Jan Ackerson 06/18/07
Sweet story! Teen girls love romance.

Something about the timing of the events seemed a bit "off", and if this had been for adults, I'd have thought it was too neatly resolved, but teens love resolution, so you "done good."

It's so hard to go to a new school! You really tapped perfectly into what that anxiety feels like.
Verna Cole Mitchell 06/18/07
This is a good, believable teen romance. I believe girls especially would really enjoy this story.
Benjamin Graber06/18/07
Good story. I really liked how Marcy gave up her own desires in the story, for the sake of what she saw was best...
Loren T. Lowery06/19/07
Took me back to my high school days and all the angst about asking someone new out, starting relationships, etc.

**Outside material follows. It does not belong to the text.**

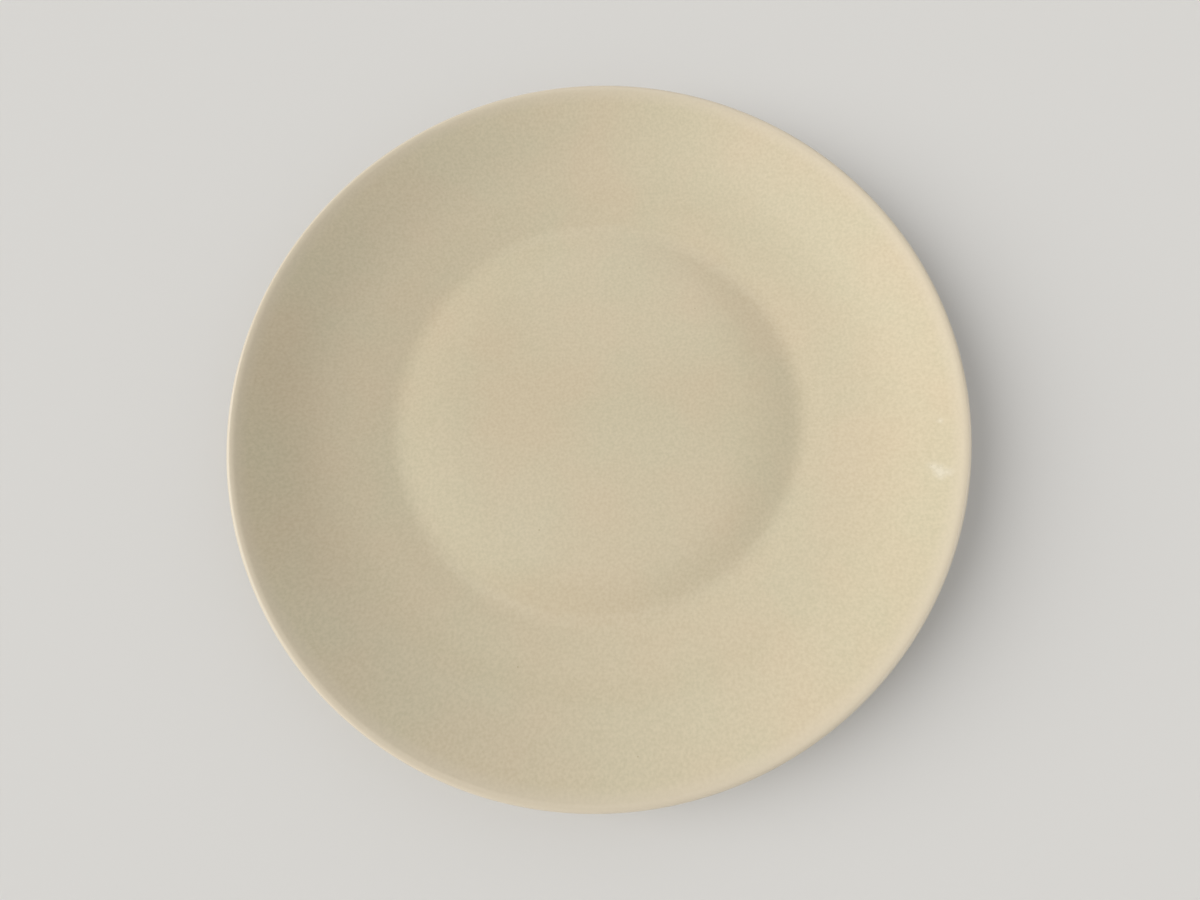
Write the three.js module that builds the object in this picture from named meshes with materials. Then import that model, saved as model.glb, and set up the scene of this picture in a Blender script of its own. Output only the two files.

I enjoyed the characters and the story you wove for them.
It looks like this is only the beginning for the two of them.
Kristen Hester06/20/07
What a sweet teen romance. These are so popular and more are needed that are written from a Christian perspective. I wish you had a larger word count. It was a long time to span to fit into 750 words, but you did a good job!
Brenda Welc06/20/07
Let me say awwww.... This was a beautiful piece to read. Very well written--what errors-I only saw one! Keep on writing this was nice.
Sara Harricharan 06/20/07
Hmmm, I liked this. Kinda sweet/romancy like. lol. It's nice. But Lindsay-I can't really say I connected with her, she seemed kind of superficial. David was okay and Marcy, she seemed a little more mature when she finally called up Lindsay to talk. Otherwise, not too bad. ^_^
Betty Castleberry06/21/07
"And this was only the beginning." Indeed.
You should write more and let us know how things are progressing with the two of them. Very sweet and well written.